The FBI’s specialists on Russia had also heard nothing about ties between Trump and Russia. FBI officials in London assumed there was much more evidence given Strzok’s urgency, but after it quickly became clear that there was not, they had to “grease the skids” for it anyway because of pressure from top leadership, the ALAT said.
“From his vantage point, UK ALAT-1 saw that FBI executive management was pushing the matter so hard that ‘there was no stopping the train,’ and he told the OIG that, ‘I mean it was, this thing was corning. So my job was to grease the skids for it, and that’s what I did,'” the report said.
FBI lawyer and Strzok mistress Lisa Page testified that the FBI used “line level analysts who [were] super experts on Russia,” but the FBI’s Inspection Division found that the intelligence analysts “selected for Crossfire Hurricane were uniformly inexperienced” and that “[n]one of them were subject matter expert analysts.” Aside from Brian Auten, an FBI agent who has been criticized for allegedly working to shut down an investigation into Hunter Biden, “the most experienced analyst had less than nine months of experience working in that capacity, two had less than four months experience, and two came straight from analyst training,” the report said.

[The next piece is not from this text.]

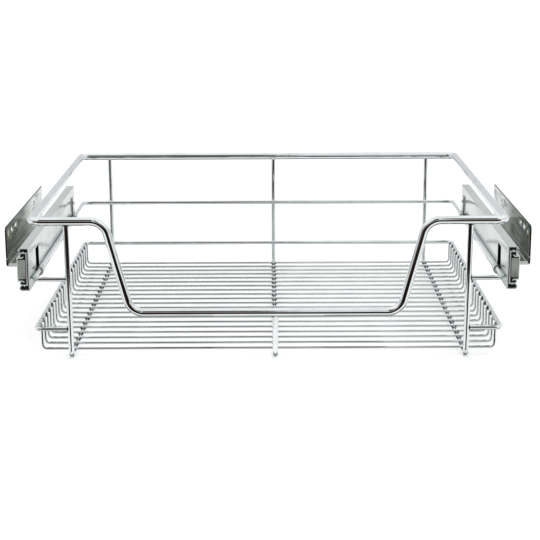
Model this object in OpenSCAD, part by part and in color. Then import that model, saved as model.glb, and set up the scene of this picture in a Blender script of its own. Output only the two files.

At the time, Strzok was Deputy Assistant Director of the FBI’s Counterintelligence Division. After his hyper-anti Trump text messages with his mistress were exposed, he has since become an open partisan with regular TV appearances. His comment, as recalled by the ALAT, could suggest that Strzok knowingly conducted a baseless operation from Day 1. The Russia probe went on to overshadow much of the Trump presidency, despite Special Counsel Robert Mueller previously concluding that there was no evidence of a conspiracy.